BEGIN Data block

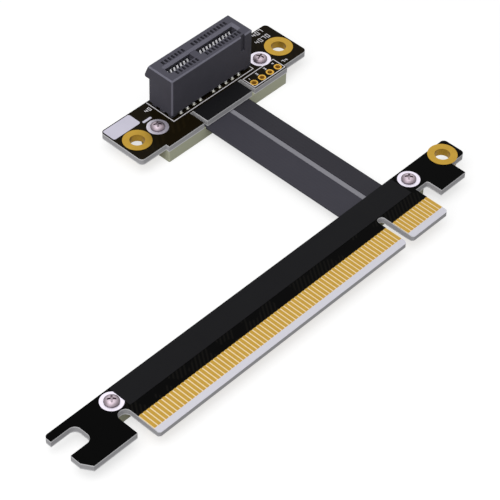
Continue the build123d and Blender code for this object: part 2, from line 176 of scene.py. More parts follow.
def stripes(
    tree: bpy.types.NodeTree, period: float, axis: str, waver: dict[str, float] | None = None
) -> bpy.types.Node:
    """Add soft bands across one of the part's axes.

    Args:
        tree: Node tree of the material.
        period: Their period in millimetres.
        axis: The axis that they follow each other along.
        waver: Inputs of the wave node that bend the bands.

    Returns:
        The wave node.
    """
    place = add_node(tree, "ShaderNodeTexCoord").outputs["Object"]
    return add_node(
        tree, "ShaderNodeTexWave", {"Vector": place, "Scale": band_scale(period), **(waver or {})},
        wave_type="BANDS", bands_direction=axis, wave_profile="SIN",
    )


def facing(tree: bpy.types.NodeTree) -> bpy.types.Node:
    """Add the direction that the surface faces, split into X, Y and Z."""
    normal = add_node(tree, "ShaderNodeTexCoord").outputs["Normal"]
    return add_node(tree, "ShaderNodeSeparateXYZ", {0: normal})


def levelness(tree: bpy.types.NodeTree) -> bpy.types.Node:
    """Add a value that is one on level faces and nought on upright walls."""
    return calculate(tree, "ABSOLUTE", facing(tree).outputs["Z"])


def paint(tree: bpy.types.NodeTree, shader: bpy.types.Node, colour: bpy.types.NodeSocket) -> None:
    """Take the shader's base colour from a socket."""
    tree.links.new(colour, shader.inputs["Base Color"])


def painted(shader: bpy.types.Node) -> bpy.types.NodeSocket:
    """Give the socket that the shader's base colour comes from."""
    return shader.inputs["Base Color"].links[0].from_socket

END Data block

Your task is to repeat each line of the material exactly.

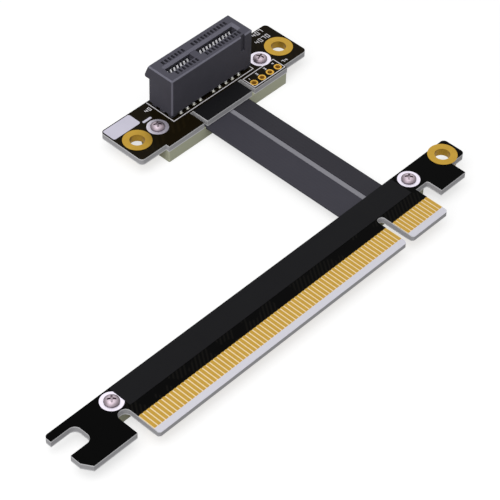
Continue the build123d and Blender code for this object: part 2, from line 176 of scene.py. More parts follow.
def stripes(
    tree: bpy.types.NodeTree, period: float, axis: str, waver: dict[str, float] | None = None
) -> bpy.types.Node:
    """Add soft bands across one of the part's axes.

    Args:
        tree: Node tree of the material.
        period: Their period in millimetres.
        axis: The axis that they follow each other along.
        waver: Inputs of the wave node that bend the bands.

    Returns:
        The wave node.
    """
    place = add_node(tree, "ShaderNodeTexCoord").outputs["Object"]
    return add_node(
        tree, "ShaderNodeTexWave", {"Vector": place, "Scale": band_scale(period), **(waver or {})},
        wave_type="BANDS", bands_direction=axis, wave_profile="SIN",
    )


def facing(tree: bpy.types.NodeTree) -> bpy.types.Node:
    """Add the direction that the surface faces, split into X, Y and Z."""
    normal = add_node(tree, "ShaderNodeTexCoord").outputs["Normal"]
    return add_node(tree, "ShaderNodeSeparateXYZ", {0: normal})


def levelness(tree: bpy.types.NodeTree) -> bpy.types.Node:
    """Add a value that is one on level faces and nought on upright walls."""
    return calculate(tree, "ABSOLUTE", facing(tree).outputs["Z"])


def paint(tree: bpy.types.NodeTree, shader: bpy.types.Node, colour: bpy.types.NodeSocket) -> None:
    """Take the shader's base colour from a socket."""
    tree.links.new(colour, shader.inputs["Base Color"])


def painted(shader: bpy.types.Node) -> bpy.types.NodeSocket:
    """Give the socket that the shader's base colour comes from."""
    return shader.inputs["Base Color"].links[0].from_socket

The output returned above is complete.